Now, 10 years later, PS1 has re-installed the piece as part of its effort to show the effect of the attack on our perceptions – even of things that came before it.
For example, in this landscape painted 15 years before 2001, we can’t avoid seeing the shadow of the Twin Towers.
Changing everything
This documentary by artist Jem Cohen is about a victory parade that celebrated the return of American troops after the 1991 Gulf War. But the film of that victory parade 10 years before 9/11 reminds the viewer of the September 11 attacks.
“What we saw in 1991 was a reaction of extreme nationalism, pride and patriotism,” said Cohen. “In 2001, those events reshaped the piece. It indicated that sometimes we made historical documents that we don’t control.”
The only piece directly pointing to 9/11 is a collage by American artist Ellsworth Kelly. The show’s creator, PS1 curator Peter Eleey, said the approach in this simple collage is what he wanted to extend to the entire show.

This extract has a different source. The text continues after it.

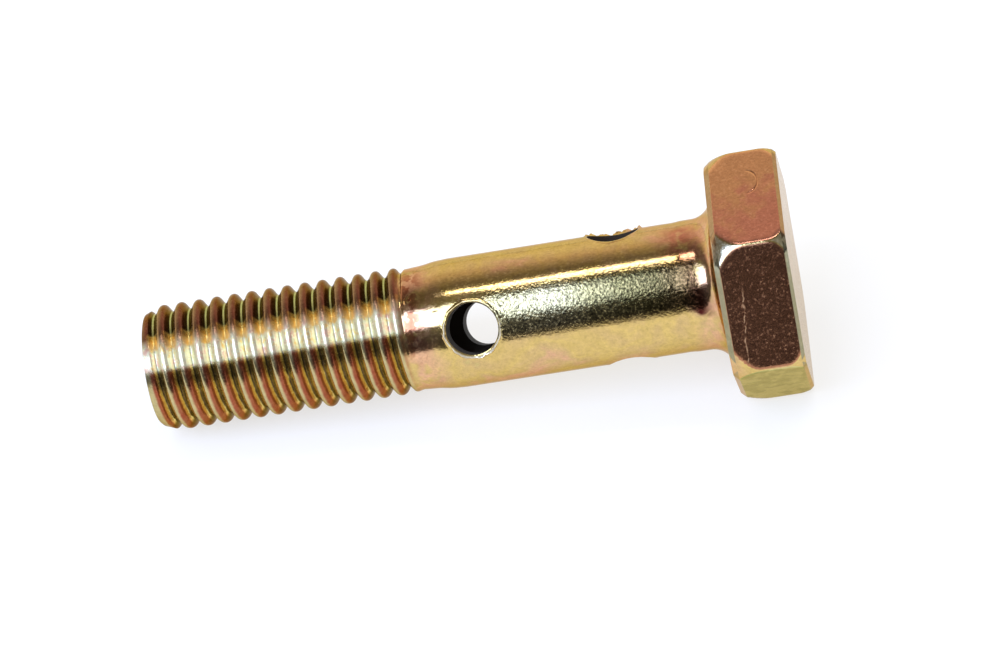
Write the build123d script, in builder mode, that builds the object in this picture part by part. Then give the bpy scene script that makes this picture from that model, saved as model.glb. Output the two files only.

“I was interested how particularly Kelly’s approach allows us to look differently at this location, which for us was so sort of marred by the violence that occurred there,” said Eleey. “And I began to think about how an exhibition could offer something similar by looking differently, that we could in a sense create our own meaning, if I could expand the context within which we consider 9/11.”

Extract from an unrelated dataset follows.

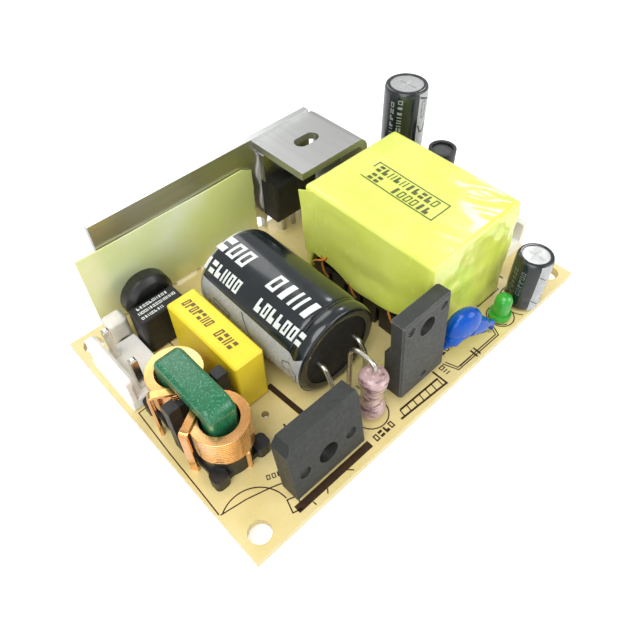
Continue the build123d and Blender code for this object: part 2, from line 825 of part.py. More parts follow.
# transformer: two core halves round a bobbin, wound and wrapped in tape
def transformer():
    place = Pos(*transformer_place)
    middle = (core_bottom + core_top) / 2
    window = core_top - core_plate
    floor = core_bottom + core_plate
    half = block((-core_width / 2, -core_length / 2, core_bottom), (core_width / 2, core_length / 2, middle))
    leg = (core_length * (0.5 - core_outer_leg_share), core_length * core_centre_leg_share / 2)
    for side in (-1, 1):
        near, far = sorted((side * leg[0], side * leg[1]))
        half -= block((-core_width, near, floor), (core_width, far, middle + overrun))
    upper = Pos(0, 0, 2 * middle) * Rot(180, 0, 0) * half
    reach = leg[0] - bobbin_gap
    tube = (core_width / 2 + bobbin_gap, leg[1] + bobbin_gap)
    outer = (tube[0] + bobbin_wall, tube[1] + bobbin_wall)
    low, high = floor + bobbin_gap, window - bobbin_gap
    bobbin = block((-outer[0], -outer[1], low), (*outer, high))
    for bottom in (low, high - bobbin_flange):
        flange = Box(bobbin_width, 2 * reach, bobbin_flange)
        bobbin += Pos(0, 0, bottom + bobbin_flange / 2) * flange
    for side in (-1, 1):
        near, far = sorted((side * (bobbin_width / 2 - bobbin_rail), side * bobbin_width / 2))
        end = reach + bobbin_rail_overhang
        bobbin += block((near, -end, 0), (far, end, low + bobbin_flange))
    bobbin -= block((-tube[0], -tube[1], 0), (*tube, core_top))
    bobbin -= block((-tube[0], -core_length, 0), (tube[0], core_length, floor))
    spots = []
    for edge in (-bobbin_width / 2, bobbin_width / 2):
        for k in range(bobbin_pin_count):
            row = (k - (bobbin_pin_count - 1) / 2) * bobbin_pin_pitch
            spots.append((edge * (1 - bobbin_rail / bobbin_width), row))
            notch = row + bobbin_pin_pitch / 2
            if k < bobbin_pin_count - 1:
                bobbin -= block((edge - bobbin_notch, notch - bobbin_notch / 2, -overrun),
                                (edge + bobbin_notch, notch + bobbin_notch / 2, low))
    x, y = transformer_place
    pins = [pin(x + across, y + along, bobbin_pin_stub, bobbin_pin_radius) for across, along in spots]
    size = (bobbin_width - 2 * winding_inset, 2 * (reach - winding_inset))
    coil = extrude(RectangleRounded(*size, winding_rounding), high - low - 2 * bobbin_flange)
    coil = Pos(0, 0, low + bobbin_flange) * coil
    coil -= block((-outer[0], -outer[1], 0), (*outer, core_top))
    return [place * half, place * upper], place * bobbin - pins, place * coil, pins, place * tape_wrap()


def tape_wrap():
    """A rounded hood of tape, its lower edge cut to a different height on each side."""
    width, length = bobbin_width + 2 * wrap_thickness, core_length + 2 * wrap_thickness
    hood = block((-width / 2, -length / 2, 0), (width / 2, length / 2, core_top + wrap_thickness))
    rounded = fillet(hood.edges().filter_by(Axis.Z), wrap_rounding)
    rounded = fillet(rounded.faces().sort_by(Axis.Z)[-1].edges(), wrap_edge)
    inner = extrude(RectangleRounded(bobbin_width, core_length, wrap_rounding - wrap_thickness), core_top)
    end = length / 2 + overrun
    rise = wrap_side_high - wrap_side_low
    edge = [(-end, -overrun), (-end, wrap_skirt), (wrap_rounding - length / 2, wrap_skirt)]
    edge += [(length * (along - 0.5), wrap_side_low + rise * up) for along, up in wrap_edge_shares]
    edge += [(end, wrap_side_high), (end, -overrun)]
    below = extrude(Plane.YZ * make_face(Polyline(*edge, close=True)), width, both=True)
    return rounded - inner - below


# output inductor: a drum core, wound, in a shrunk sleeve
def inductor():
    x, y = inductor_place
    top = inductor_top - inductor_lip
    core = rod(x, y, standing_gap, top, inductor_radius - inductor_waist)
    core += rod(x, y, standing_gap, standing_gap + inductor_flange, inductor_radius)
    core += rod(x, y, top - inductor_flange, top, inductor_radius)
    wound = rod(x, y, standing_gap + inductor_flange, top - inductor_flange, inductor_radius)
    wound -= rod(x, y, 0, inductor_top, inductor_radius - inductor_waist)
    skin = inductor_radius + inductor_sleeve
    outline = [(skin + inductor_swell * out, inductor_top * up) for out, up in inductor_sleeve_shares]
    outer = make_face(Polyline(*outline, (0, inductor_top), (0, outline[0][1]), close=True))
    sleeve = Pos(x, y) * revolve(Plane.XZ * outer)
    sleeve -= rod(x, y, -overrun, top, inductor_radius)
    sleeve -= rod(x, y, top - overrun, inductor_top + overrun, inductor_radius - inductor_sleeve)
    sides = (x - inductor_lead_pitch / 2, x + inductor_lead_pitch / 2)
    return core, wound, sleeve, [pin(side, y, standing_gap, fine_wire_radius) for side in sides]


# optocoupler and the parts under the board
def optocoupler():
    x, y = opto_place
    middle = opto_foot + opto_height / 2
    body = Pos(x, y, middle) * Box(opto_width, opto_length, opto_height)
    body = chamfer(body.faces().sort_by(Axis.Z)[-1].edges(), opto_bevel)
    leads = []
    for side in (-1, 1):
        for step in (-1, 1):
            column = x + step * opto_pitch / 2
            row = y + side * (opto_row / 2 + opto_lead_thickness / 2)
            near, far = sorted((y + side * opto_length / 2, row))
            lead = block((column - opto_lead_width / 2, near, middle - opto_lead_thickness / 2),
                         (column + opto_lead_width / 2, far, middle + opto_lead_thickness / 2))
            lead += blade(column, row, middle + opto_lead_thickness / 2, opto_lead_width, opto_lead_thickness)
            leads.append(lead)
    return body, leads


def control_chip():
    x, y = chip_place
    top = underside - chip_stand
    body = Pos(x, y, top - chip_thickness / 2) * Box(chip_width, chip_length, chip_thickness)
    body = chamfer(body.faces().sort_by(Axis.Z)[0].edges(), chip_bevel)
    leads = []
    inner = x + chip_width / 2
    knee = top - chip_thickness / 2
    foot = underside - chip_lead_thickness
    half = inner + chip_lead_reach / 2
    end = inner + chip_lead_reach
    side = [(inner, knee), (half, knee), (half, underside), (end, underside), (end, foot),
            (half + chip_lead_thickness, foot), (half + chip_lead_thickness, knee - chip_lead_thickness),
            (inner, knee - chip_lead_thickness)]
    for k in range(chip_lead_count):
        row = y + (k - (chip_lead_count - 1) / 2) * chip_lead_pitch - chip_lead_width / 2
        lead = Pos(0, row, 0) * extruded(side, chip_lead_width)
        leads += [lead, Pos(x, 0) * mirror(Pos(-x, 0) * lead, Plane.YZ)]
    return body, leads


os.makedirs("parts", exist_ok=True)

inlet_housing, inlet_pins = header(inlet_corner, 0, (-1, 1))
output_housing, output_pins = header(outlet_corner, 180, (-1, 0, 1))
fuse_case, fuse_leads = fuse()
thermistor_disc, thermistor_leads = thermistor()
film_case, film_leads = film_capacitor()
choke_core, choke_coils, choke_stand = choke()
bulk_can, bulk_sleeve, bulk_bung, bulk_leads = lying_capacitor()
bridge_body, bridge_leads = bridge_rectifier()
diode_body, diode_leads = full_pack_diode()
resistor_body, resistor_leads = resistor()
lamp_lens, lamp_leads = lamp()
dipped_body, dipped_wires = dipped_capacitor()
small_can, small_sleeve, small_bung, small_leads = standing_capacitor(
    small_place, small_radius, small_length, small_lead_pitch)
tall_can, tall_sleeve, tall_bung, tall_leads = standing_capacitor(
    tall_place, tall_radius, tall_length, tall_lead_pitch)
plate = heatsink_plate()
folded_bracket = bracket()
switch_body, switch_metal, switch_screw = mounted_package(
    switch_place(), switch_foot, plate_thickness + sheet_thickness)
rectifier_body, rectifier_metal, rectifier_screw = mounted_package(
    rectifier_place(), rectifier_foot, bracket_sheet)
core_halves, bobbin, winding, bobbin_pins, wrap = transformer()
drum_core, drum_winding, drum_sleeve, drum_leads = inductor()
opto_body, opto_leads = optocoupler()
chip_body, chip_leads = control_chip()

save("inlet_housing", [inlet_housing])
save("inlet_pins", inlet_pins)
save("output_housing", [output_housing])
save("output_pins", output_pins)
save("fuse_case", [fuse_case])
save("fuse_leads", fuse_leads)
save("thermistor_disc", [thermistor_disc])
save("thermistor_leads", thermistor_leads)
save("film_capacitor_case", [film_case])
save("film_capacitor_leads", film_leads)
save("choke_core", [choke_core])
save("choke_coils", choke_coils)
save("choke_base", [choke_stand])
save("bulk_capacitor_can", [bulk_can])
save("bulk_capacitor_sleeve", [bulk_sleeve])
save("bulk_capacitor_bung", [bulk_bung])
save("bulk_capacitor_leads", bulk_leads)
save("bridge_body", [bridge_body])
save("bridge_leads", bridge_leads)
save("diode_body", [diode_body])
save("diode_leads", diode_leads)
save("resistor_body", [resistor_body])
save("resistor_leads", resistor_leads)
save("lamp_lens", [lamp_lens])
save("lamp_leads", lamp_leads)
save("disc_capacitor_body", [dipped_body])
save("disc_capacitor_leads", dipped_wires)
save("small_capacitor_can", [small_can])
save("small_capacitor_sleeve", [small_sleeve])
save("small_capacitor_bung", [small_bung])
save("small_capacitor_leads", small_leads)
save("tall_capacitor_can", [tall_can])
save("tall_capacitor_sleeve", [tall_sleeve])
save("tall_capacitor_bung", [tall_bung])
save("tall_capacitor_leads", tall_leads)
save("heatsink_plate", [plate])
save("insulation_sheet", [insulation_sheet()])
save("slotted_bracket", [folded_bracket])
save("switch_body", [switch_body])
save("switch_tab_and_leads", switch_metal)
save("switch_screw", [switch_screw])
save("switch_pad", [paste()])
save("rectifier_body", [rectifier_body])
save("rectifier_tab_and_leads", rectifier_metal)
save("rectifier_screw", [rectifier_screw])
save("transformer_core", core_halves)
save("transformer_bobbin", [bobbin])
save("transformer_winding", [winding])
save("transformer_pins", bobbin_pins)
save("transformer_wrap", [wrap])
save("inductor_core", [drum_core])
save("inductor_winding", [drum_winding])
save("inductor_sleeve", [drum_sleeve])
save("inductor_leads", drum_leads)
save("optocoupler_body", [opto_body])
save("optocoupler_leads", opto_leads)
save("control_chip_body", [chip_body])
save("control_chip_leads", chip_leads)
save("adhesive_lump", [adhesive()])
save("circuit_board", [circuit_board()])
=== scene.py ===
import math
import random

import bmesh
import bpy
from mathutils import Matrix, Vector, noise


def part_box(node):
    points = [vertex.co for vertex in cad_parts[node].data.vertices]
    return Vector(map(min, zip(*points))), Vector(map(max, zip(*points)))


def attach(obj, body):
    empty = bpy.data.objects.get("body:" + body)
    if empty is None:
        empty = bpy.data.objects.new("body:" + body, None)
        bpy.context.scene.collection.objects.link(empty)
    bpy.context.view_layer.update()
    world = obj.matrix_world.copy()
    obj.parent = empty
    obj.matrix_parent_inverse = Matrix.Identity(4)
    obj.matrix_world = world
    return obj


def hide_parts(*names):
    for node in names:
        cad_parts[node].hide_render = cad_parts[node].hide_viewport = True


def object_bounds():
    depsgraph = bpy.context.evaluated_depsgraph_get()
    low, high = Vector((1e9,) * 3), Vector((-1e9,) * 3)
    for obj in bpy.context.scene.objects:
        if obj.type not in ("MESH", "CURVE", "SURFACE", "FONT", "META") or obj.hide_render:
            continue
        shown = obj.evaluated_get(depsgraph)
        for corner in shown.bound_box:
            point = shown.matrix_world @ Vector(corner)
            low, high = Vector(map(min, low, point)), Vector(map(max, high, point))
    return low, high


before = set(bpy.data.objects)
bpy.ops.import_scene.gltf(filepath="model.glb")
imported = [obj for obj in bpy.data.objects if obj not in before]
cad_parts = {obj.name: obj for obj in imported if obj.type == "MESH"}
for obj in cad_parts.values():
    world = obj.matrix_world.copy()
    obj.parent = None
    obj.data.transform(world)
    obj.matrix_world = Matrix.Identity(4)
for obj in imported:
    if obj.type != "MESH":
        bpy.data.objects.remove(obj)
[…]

With this approach, the PS1 exhibit revives, renews and enlivens art pieces of the recent past – art that had become either too familiar and commonplace – or had been forgotten, like this crushed car from 1982 by sculptor John Chamberlain, which now stands for the violence of that day.
Looming shadows
Another piece from 1980, by American artist Sarah Charlesworth, stands for the heart-wrenching scenes that were repeated 20 years after it was made.
“There were seven blowups like this, and they were all taken from newspaper photos of people jumping, obviously the association that people are going to have about that day. I had to consider whether it altered the meaning of the work too much,” said Charlesworth.
Newspaper photos also are the subject of another installation that covers the walls of a large hall.
“This is the work by a Dutch artist named Willem De Rooji. It’s an archive of images he cut out of newspapers beginning early in 2000, continuing through mid-2002,” said Eleey.
Moving exhibit
This otherwise pleasant shot of a sunny day on a plane takes on an ominous meaning and identity, when we consider the crash of planes full of fuel and people into the tall buildings.
Presiding over the central hall of the exhibition is a piece by New York sculptor George Segal, who died a year before 9/11. Segal’s woman looks down at a grey powder which covers the entire floor.
“It’s in fact pulverized passenger jet engine by the British artist Roger Hiorns, which he sent to an industrial company that ground it into a very fine powder – mostly aluminum and steel,” said Eleey.
The exhibit continues at PS1 through January 9 of next year.